__Records with modeling code__:
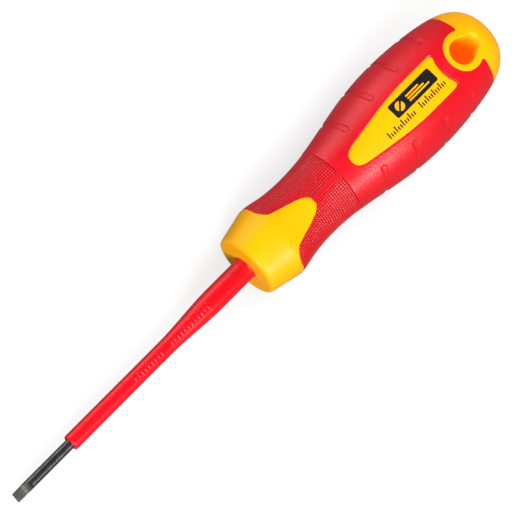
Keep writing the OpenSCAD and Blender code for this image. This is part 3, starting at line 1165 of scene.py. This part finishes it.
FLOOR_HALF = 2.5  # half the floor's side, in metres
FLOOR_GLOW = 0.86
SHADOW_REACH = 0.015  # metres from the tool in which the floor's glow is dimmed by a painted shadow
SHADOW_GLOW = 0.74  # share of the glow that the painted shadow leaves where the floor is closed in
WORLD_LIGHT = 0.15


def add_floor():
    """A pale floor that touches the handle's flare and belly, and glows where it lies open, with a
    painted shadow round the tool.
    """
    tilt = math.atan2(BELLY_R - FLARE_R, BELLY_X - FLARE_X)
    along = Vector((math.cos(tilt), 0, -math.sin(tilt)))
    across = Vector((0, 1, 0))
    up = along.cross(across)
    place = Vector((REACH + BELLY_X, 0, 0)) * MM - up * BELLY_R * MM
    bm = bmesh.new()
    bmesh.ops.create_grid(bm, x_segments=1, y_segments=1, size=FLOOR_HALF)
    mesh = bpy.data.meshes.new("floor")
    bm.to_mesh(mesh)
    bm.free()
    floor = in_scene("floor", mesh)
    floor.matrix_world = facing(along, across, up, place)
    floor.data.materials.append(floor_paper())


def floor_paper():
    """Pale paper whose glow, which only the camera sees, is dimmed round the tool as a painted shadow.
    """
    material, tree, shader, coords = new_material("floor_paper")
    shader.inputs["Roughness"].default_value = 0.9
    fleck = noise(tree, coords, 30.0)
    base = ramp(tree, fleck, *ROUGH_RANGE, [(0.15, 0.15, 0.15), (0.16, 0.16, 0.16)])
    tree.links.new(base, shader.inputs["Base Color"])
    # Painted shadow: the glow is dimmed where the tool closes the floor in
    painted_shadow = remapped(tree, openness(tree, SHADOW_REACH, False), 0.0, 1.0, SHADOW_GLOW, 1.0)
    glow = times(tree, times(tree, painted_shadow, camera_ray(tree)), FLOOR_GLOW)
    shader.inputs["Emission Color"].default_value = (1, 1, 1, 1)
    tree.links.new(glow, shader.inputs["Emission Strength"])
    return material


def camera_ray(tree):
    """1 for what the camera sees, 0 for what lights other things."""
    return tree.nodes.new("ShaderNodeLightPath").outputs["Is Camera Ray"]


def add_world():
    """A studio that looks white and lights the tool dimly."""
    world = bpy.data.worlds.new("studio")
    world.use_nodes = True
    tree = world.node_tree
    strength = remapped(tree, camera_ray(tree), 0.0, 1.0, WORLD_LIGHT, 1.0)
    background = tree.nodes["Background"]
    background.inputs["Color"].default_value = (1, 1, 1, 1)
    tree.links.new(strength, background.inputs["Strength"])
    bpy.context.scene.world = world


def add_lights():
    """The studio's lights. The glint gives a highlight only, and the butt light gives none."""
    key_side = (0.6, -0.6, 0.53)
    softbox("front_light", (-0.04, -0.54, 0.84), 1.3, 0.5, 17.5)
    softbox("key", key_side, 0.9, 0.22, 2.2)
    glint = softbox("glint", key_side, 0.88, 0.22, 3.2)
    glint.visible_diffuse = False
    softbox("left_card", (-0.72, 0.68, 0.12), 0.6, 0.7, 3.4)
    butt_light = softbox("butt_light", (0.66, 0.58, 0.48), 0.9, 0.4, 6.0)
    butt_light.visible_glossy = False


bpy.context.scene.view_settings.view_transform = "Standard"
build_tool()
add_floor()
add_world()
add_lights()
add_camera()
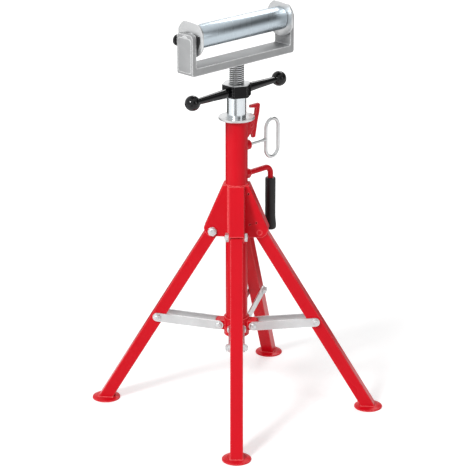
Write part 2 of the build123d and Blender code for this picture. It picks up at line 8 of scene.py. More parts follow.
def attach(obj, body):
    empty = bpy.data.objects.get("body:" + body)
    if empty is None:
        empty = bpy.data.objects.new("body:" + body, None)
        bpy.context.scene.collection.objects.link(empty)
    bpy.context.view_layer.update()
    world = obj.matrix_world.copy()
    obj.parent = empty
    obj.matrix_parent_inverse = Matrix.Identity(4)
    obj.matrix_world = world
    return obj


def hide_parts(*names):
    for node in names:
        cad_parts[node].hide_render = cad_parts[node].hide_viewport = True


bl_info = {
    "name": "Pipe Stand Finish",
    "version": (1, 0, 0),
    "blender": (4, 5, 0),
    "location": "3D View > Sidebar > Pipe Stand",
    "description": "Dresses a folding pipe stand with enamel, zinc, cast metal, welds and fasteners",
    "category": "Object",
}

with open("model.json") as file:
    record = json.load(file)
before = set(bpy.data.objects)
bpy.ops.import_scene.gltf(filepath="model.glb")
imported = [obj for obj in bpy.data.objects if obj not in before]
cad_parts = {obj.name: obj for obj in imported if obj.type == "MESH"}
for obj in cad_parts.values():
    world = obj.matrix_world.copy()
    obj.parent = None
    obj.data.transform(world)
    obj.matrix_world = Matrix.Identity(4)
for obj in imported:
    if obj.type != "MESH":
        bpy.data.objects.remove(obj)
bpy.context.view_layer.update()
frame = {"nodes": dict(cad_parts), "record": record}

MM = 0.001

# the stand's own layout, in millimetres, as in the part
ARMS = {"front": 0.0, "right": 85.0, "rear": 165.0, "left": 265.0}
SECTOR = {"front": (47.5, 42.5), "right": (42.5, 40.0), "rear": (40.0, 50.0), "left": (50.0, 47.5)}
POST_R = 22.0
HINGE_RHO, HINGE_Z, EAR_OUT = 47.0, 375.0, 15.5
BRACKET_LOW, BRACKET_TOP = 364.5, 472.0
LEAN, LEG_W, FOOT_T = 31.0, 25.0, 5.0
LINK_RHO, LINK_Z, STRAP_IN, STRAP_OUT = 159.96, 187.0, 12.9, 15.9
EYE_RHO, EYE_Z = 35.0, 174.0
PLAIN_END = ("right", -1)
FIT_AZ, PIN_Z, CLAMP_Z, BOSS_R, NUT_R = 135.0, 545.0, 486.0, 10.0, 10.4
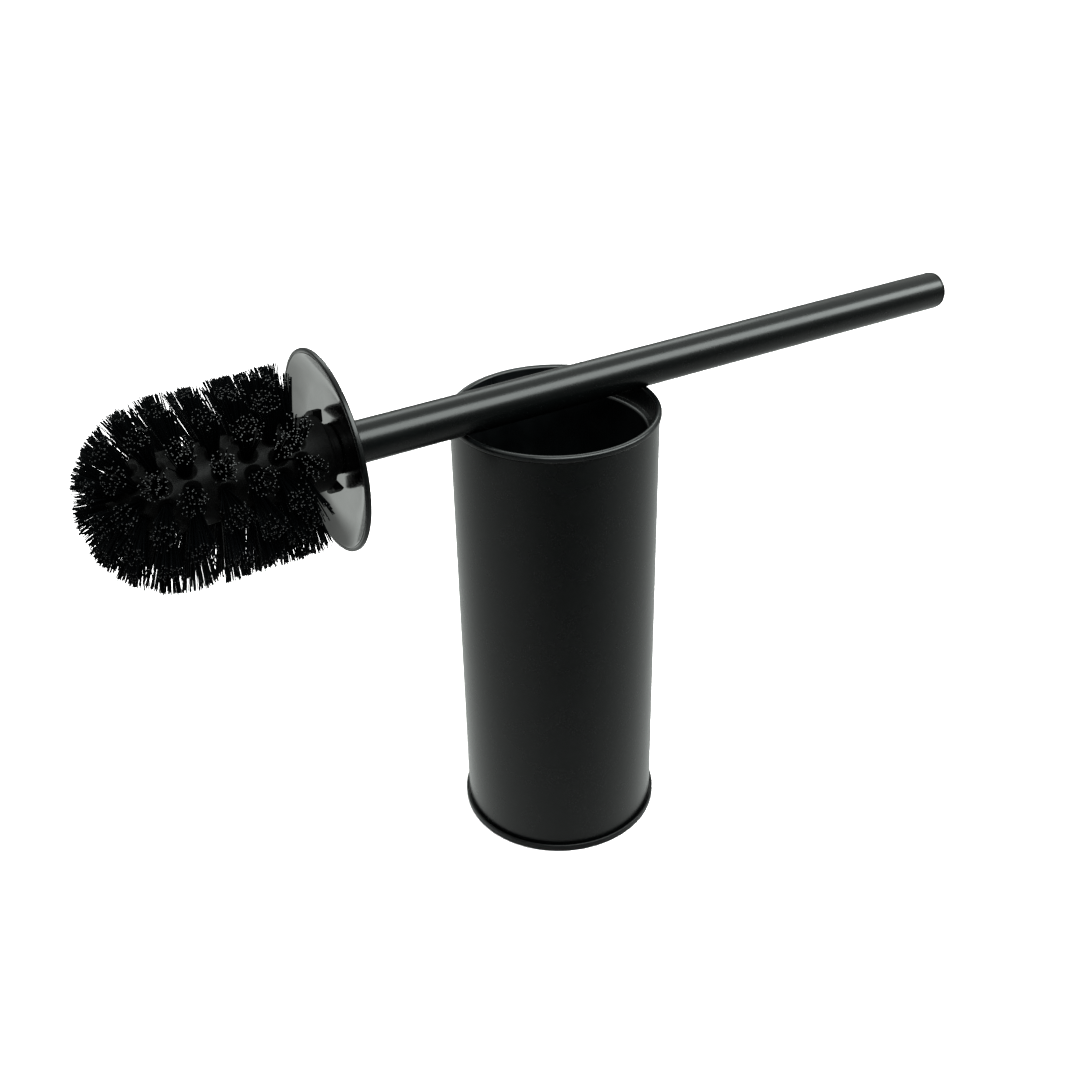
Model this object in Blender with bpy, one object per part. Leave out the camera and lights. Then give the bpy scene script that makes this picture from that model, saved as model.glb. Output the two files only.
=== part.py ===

__What is asked__:
Take the listing above and write it out again exactly.

__Written solution__:
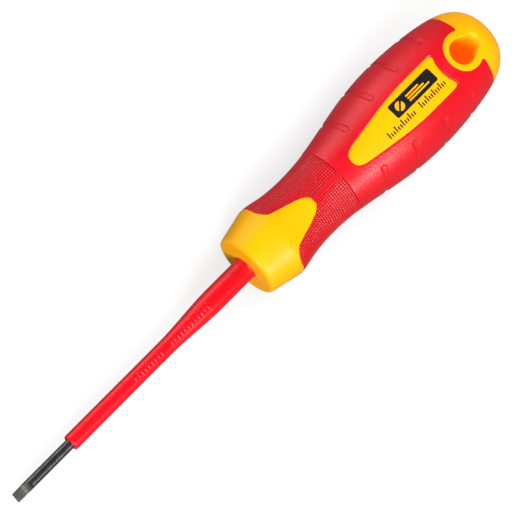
Keep writing the OpenSCAD and Blender code for this image. This is part 3, starting at line 1165 of scene.py. This part finishes it.
FLOOR_HALF = 2.5  # half the floor's side, in metres
FLOOR_GLOW = 0.86
SHADOW_REACH = 0.015  # metres from the tool in which the floor's glow is dimmed by a painted shadow
SHADOW_GLOW = 0.74  # share of the glow that the painted shadow leaves where the floor is closed in
WORLD_LIGHT = 0.15


def add_floor():
    """A pale floor that touches the handle's flare and belly, and glows where it lies open, with a
    painted shadow round the tool.
    """
    tilt = math.atan2(BELLY_R - FLARE_R, BELLY_X - FLARE_X)
    along = Vector((math.cos(tilt), 0, -math.sin(tilt)))
    across = Vector((0, 1, 0))
    up = along.cross(across)
    place = Vector((REACH + BELLY_X, 0, 0)) * MM - up * BELLY_R * MM
    bm = bmesh.new()
    bmesh.ops.create_grid(bm, x_segments=1, y_segments=1, size=FLOOR_HALF)
    mesh = bpy.data.meshes.new("floor")
    bm.to_mesh(mesh)
    bm.free()
    floor = in_scene("floor", mesh)
    floor.matrix_world = facing(along, across, up, place)
    floor.data.materials.append(floor_paper())


def floor_paper():
    """Pale paper whose glow, which only the camera sees, is dimmed round the tool as a painted shadow.
    """
    material, tree, shader, coords = new_material("floor_paper")
    shader.inputs["Roughness"].default_value = 0.9
    fleck = noise(tree, coords, 30.0)
    base = ramp(tree, fleck, *ROUGH_RANGE, [(0.15, 0.15, 0.15), (0.16, 0.16, 0.16)])
    tree.links.new(base, shader.inputs["Base Color"])
    # Painted shadow: the glow is dimmed where the tool closes the floor in
    painted_shadow = remapped(tree, openness(tree, SHADOW_REACH, False), 0.0, 1.0, SHADOW_GLOW, 1.0)
    glow = times(tree, times(tree, painted_shadow, camera_ray(tree)), FLOOR_GLOW)
    shader.inputs["Emission Color"].default_value = (1, 1, 1, 1)
    tree.links.new(glow, shader.inputs["Emission Strength"])
    return material


def camera_ray(tree):
    """1 for what the camera sees, 0 for what lights other things."""
    return tree.nodes.new("ShaderNodeLightPath").outputs["Is Camera Ray"]


def add_world():
    """A studio that looks white and lights the tool dimly."""
    world = bpy.data.worlds.new("studio")
    world.use_nodes = True
    tree = world.node_tree
    strength = remapped(tree, camera_ray(tree), 0.0, 1.0, WORLD_LIGHT, 1.0)
    background = tree.nodes["Background"]
    background.inputs["Color"].default_value = (1, 1, 1, 1)
    tree.links.new(strength, background.inputs["Strength"])
    bpy.context.scene.world = world


def add_lights():
    """The studio's lights. The glint gives a highlight only, and the butt light gives none."""
    key_side = (0.6, -0.6, 0.53)
    softbox("front_light", (-0.04, -0.54, 0.84), 1.3, 0.5, 17.5)
    softbox("key", key_side, 0.9, 0.22, 2.2)
    glint = softbox("glint", key_side, 0.88, 0.22, 3.2)
    glint.visible_diffuse = False
    softbox("left_card", (-0.72, 0.68, 0.12), 0.6, 0.7, 3.4)
    butt_light = softbox("butt_light", (0.66, 0.58, 0.48), 0.9, 0.4, 6.0)
    butt_light.visible_glossy = False


bpy.context.scene.view_settings.view_transform = "Standard"
build_tool()
add_floor()
add_world()
add_lights()
add_camera()
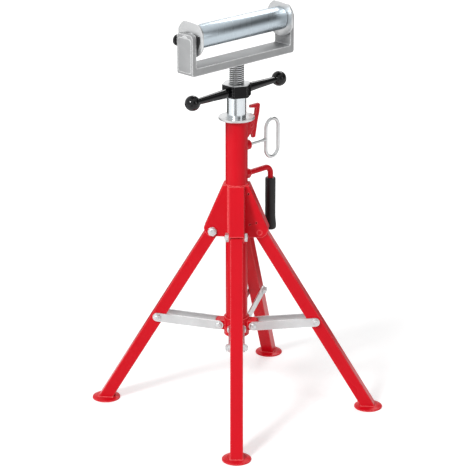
Write part 2 of the build123d and Blender code for this picture. It picks up at line 8 of scene.py. More parts follow.
def attach(obj, body):
    empty = bpy.data.objects.get("body:" + body)
    if empty is None:
        empty = bpy.data.objects.new("body:" + body, None)
        bpy.context.scene.collection.objects.link(empty)
    bpy.context.view_layer.update()
    world = obj.matrix_world.copy()
    obj.parent = empty
    obj.matrix_parent_inverse = Matrix.Identity(4)
    obj.matrix_world = world
    return obj


def hide_parts(*names):
    for node in names:
        cad_parts[node].hide_render = cad_parts[node].hide_viewport = True


bl_info = {
    "name": "Pipe Stand Finish",
    "version": (1, 0, 0),
    "blender": (4, 5, 0),
    "location": "3D View > Sidebar > Pipe Stand",
    "description": "Dresses a folding pipe stand with enamel, zinc, cast metal, welds and fasteners",
    "category": "Object",
}

with open("model.json") as file:
    record = json.load(file)
before = set(bpy.data.objects)
bpy.ops.import_scene.gltf(filepath="model.glb")
imported = [obj for obj in bpy.data.objects if obj not in before]
cad_parts = {obj.name: obj for obj in imported if obj.type == "MESH"}
for obj in cad_parts.values():
    world = obj.matrix_world.copy()
    obj.parent = None
    obj.data.transform(world)
    obj.matrix_world = Matrix.Identity(4)
for obj in imported:
    if obj.type != "MESH":
        bpy.data.objects.remove(obj)
bpy.context.view_layer.update()
frame = {"nodes": dict(cad_parts), "record": record}

MM = 0.001

# the stand's own layout, in millimetres, as in the part
ARMS = {"front": 0.0, "right": 85.0, "rear": 165.0, "left": 265.0}
SECTOR = {"front": (47.5, 42.5), "right": (42.5, 40.0), "rear": (40.0, 50.0), "left": (50.0, 47.5)}
POST_R = 22.0
HINGE_RHO, HINGE_Z, EAR_OUT = 47.0, 375.0, 15.5
BRACKET_LOW, BRACKET_TOP = 364.5, 472.0
LEAN, LEG_W, FOOT_T = 31.0, 25.0, 5.0
LINK_RHO, LINK_Z, STRAP_IN, STRAP_OUT = 159.96, 187.0, 12.9, 15.9
EYE_RHO, EYE_Z = 35.0, 174.0
PLAIN_END = ("right", -1)
FIT_AZ, PIN_Z, CLAMP_Z, BOSS_R, NUT_R = 135.0, 545.0, 486.0, 10.0, 10.4
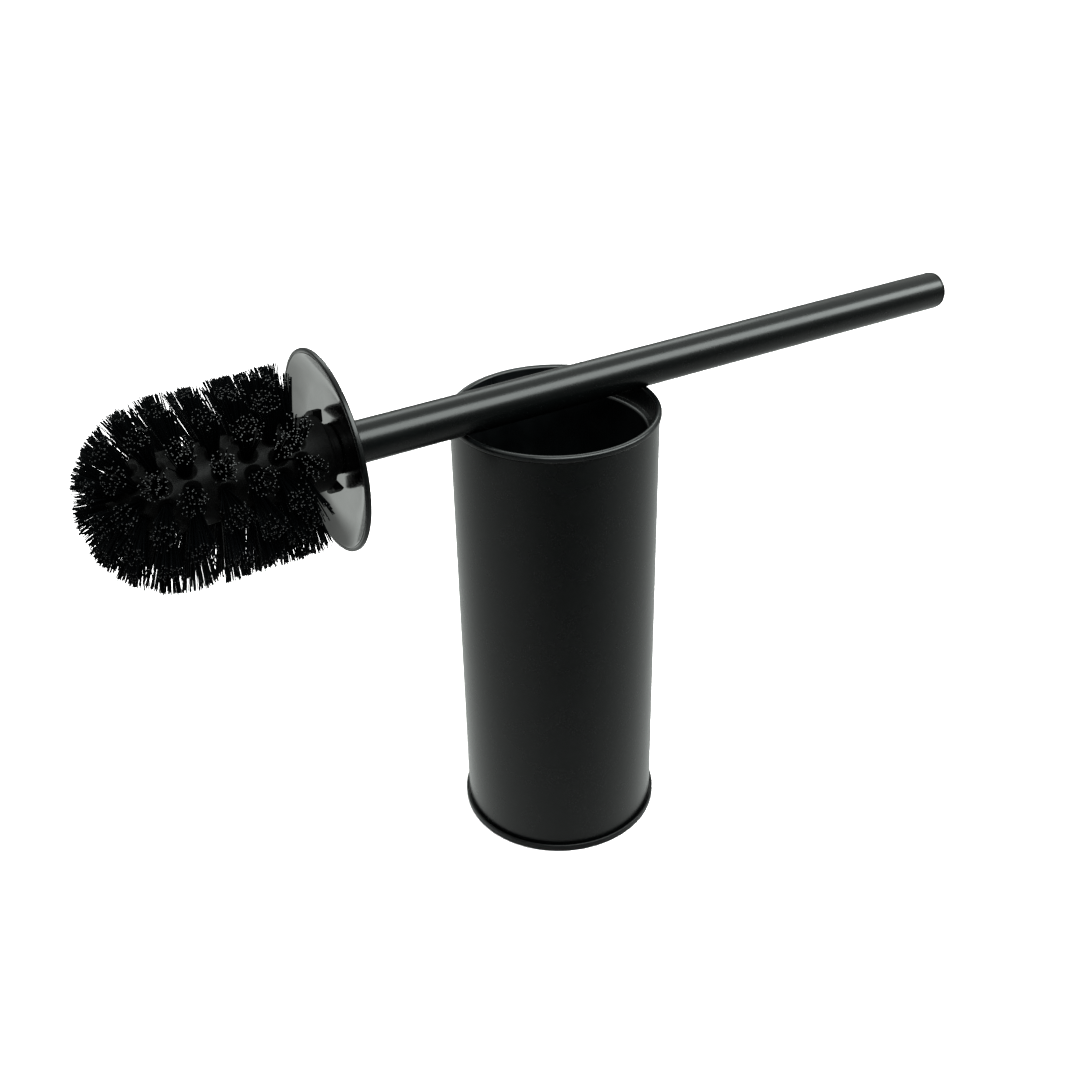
Model this object in Blender with bpy, one object per part. Leave out the camera and lights. Then give the bpy scene script that makes this picture from that model, saved as model.glb. Output the two files only.
=== part.py ===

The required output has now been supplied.